La Corte territoriale, nonostante la formale qualificazione del rapporto tra il centro culturale e i soci come attività di volontariato (qualificazione che, secondo consolidata giurisprudenza, è rilevante ma non determinante; sul carattere rilevante, ma non assorbente, del nomen iuris utilizzato dalle parti, ai fini -in genere – della distinzione tra lavoro autonomo e
lavoro subordinato, cfr. Cass. n. 5787 del 1999, Cass. n. 12364 del 2003, Cass. n. 13884 del 2004), ha correttamente ritenuto sussistente un rapporto di lavoro subordinato alla luce dell’accertamento dei tipici indici della subordinazione.
Il quarto motivo di ricorso è inammissibile, essendo già stato proposto a questa Corte con il ricorso (in specie, secondo motivo) che ha determinato la sentenza rescindente (n. 28100 del 2022) e respinto.

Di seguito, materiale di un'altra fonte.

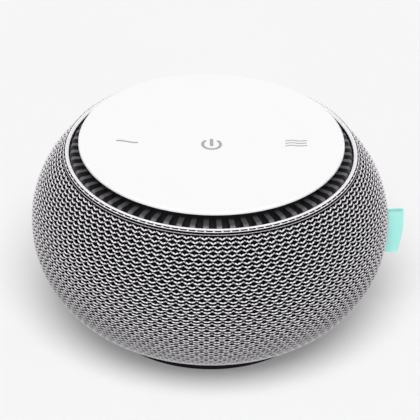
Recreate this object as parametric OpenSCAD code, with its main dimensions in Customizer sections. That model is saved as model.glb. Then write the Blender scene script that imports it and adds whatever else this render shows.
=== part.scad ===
// Fan sound machine: a small fan turns in a drum, under a shell that is covered with knitted fabric.
// Twisting the shell moves its shutter past the drum's ports, and that sets the tone.
// Millimetres. +Z is up, the front faces -Y, and the fabric tag is at +X.
// The origin is on the table, on the fan's axis.

/* [Outer body] */
// Largest diameter, over the knitted sleeve
shell_d = 142; // [138:1:150]
// Radius of the shell's rounded side
side_r = 43; // [42:0.5:45]
// Height of the side's centre over the height at which it would just touch the table
belly_rise = 0; // [-1:0.5:1.5]
// Distance from the shell's widest line in to the opening in its top
rim_in = 14.9; // [13:0.1:16]
// Thickness of the knitted sleeve
knit_t = 1.2; // [0.8:0.1:1.6]
// Radius of the rolled hem on the rim
hem_r = 1.15; // [0.9:0.05:1.4]
// Wall of the moulded frame under the sleeve
frame_t = 2.2; // [1.6:0.1:2.6]
// Windows in each of the frame's two rows
window_count = 24; // [18:1:30]
// Angle that each window spans
window_angle = 9; // [6:0.5:10]
// Height of the hoop between the two rows of windows
hoop_h = 4; // [2:0.5:6]

/* [Top plate] */
// Height of the plate's top over the hem
plate_rise = 4.5; // [3.5:0.05:6]
// Width of the louvred gap between plate and hem
gap_w = 3.75; // [3:0.05:4.5]
// Thickness of the plate
plate_t = 2.4; // [2:0.1:3]
// Thickness of the plate's thin edge
plate_edge_t = 1.2; // [0.8:0.1:1.5]
// Radius of the plate's rounded top edge
plate_round = 0.5; // [0.3:0.1:0.7]
// Distance of the two wave symbols from the middle
symbol_x = 33.2; // [28:0.1:37]
// Distance of the wave symbols in front of the middle
wave_front = 1.4; // [0:0.05:3]
// Distance of the power symbol in front of the middle
power_front = 2.9; // [0:0.1:4]
// Turn of the row of symbols against the tag
symbol_turn = 1.2; // [-5:0.1:5]
// Length of the wave symbols
wave_l = 8.5; // [7:0.5:10]
// Outer diameter of the power symbol
power_d = 8.2; // [7:0.2:10]
// Width of the power symbol's ring
power_line = 1.15; // [0.8:0.05:1.4]
// Width of the power symbol's bar
power_bar = 1.3; // [0.8:0.05:1.8]
// Width of the single wave's line
wave_line = 0.95; // [0.5:0.05:1]
// Width of each line of the three waves
fine_line = 0.65; // [0.5:0.05:1]
// Space from one wave line to the next
wave_step = 1.85; // [1.5:0.05:2.2]
// Depth of the inlaid symbols
symbol_t = 0.4; // [0.3:0.1:0.8]

/* [Louvre ring] */
// Fins round the ring
fin_count = 67; // [60:1:72]
// Thickness of each fin
fin_t = 2.05; // [1.4:0.05:2.4]
// Distance from the plate's top down to the fins' tops
fin_drop = 4.75; // [4:0.05:6]
// Radius of the fins' rounded outer shoulder
fin_shoulder = 1.6; // [1:0.1:2]
// Angle from the front to the nearest fin
fin_turn = -1.5; // [-2.5:0.1:2.5]
// Height of the louvre ring under the fins' tops
louvre_h = 13.6; // [11:0.1:15]
// Thickness of the ring's outer wall
louvre_wall = 1.1; // [0.8:0.1:1.5]
// Thickness of the inner wall that carries the plate
louvre_inner_t = 2.8; // [2.4:0.1:3.2]
// Overhang of the plate past that wall
plate_overhang = 2.9; // [2:0.1:3.5]

/* [Base] */
// Thickness of the rubber foot ring
foot_t = 2; // [1:0.25:3]
// Width of the rubber foot ring
foot_w = 5.4; // [4:0.2:7]
// Thickness of the base pan's floor
pan_t = 2.2; // [1.8:0.1:3]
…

In conclusione, il ricorso va dichiarato inammissibile; le spese di lite sono regolate secondo il criterio della soccombenza dettato dall’art. 91 c.p.c.
Sussistono le condizioni di cui all’art. 13, comma 1 quater, d.P.R.115 del 2002;
P.Q.M.
La Corte dichiara inammissibile il ricorso, condanna il ricorrente al pagamento delle spese del presente giudizio di legittimità che si liquidano in Euro 200,00 per esborsi, nonché in Euro 4.000,00 per compensi professionali, oltre spese generali al 15% ed accessori di legge.
Ai sensi dell’art. 13, comma 1 -quater, del d.P.R. 30 maggio 2002, n. 115, nel testo introdotto dall’art. 1, comma 17, della legge 24 dicembre 20012, n. 228, dà atto della sussistenza dei presupposti processuali per il versamento, da parte del ricorrente, d ell’ulteriore importo a titolo di contributo unificato, pari a quello previsto per il ricorso, a norma del comma 1-bis dello stesso art. 13, se dovuto.
Così deciso in Roma, nell’Adunanza camerale del 3 aprile 2025.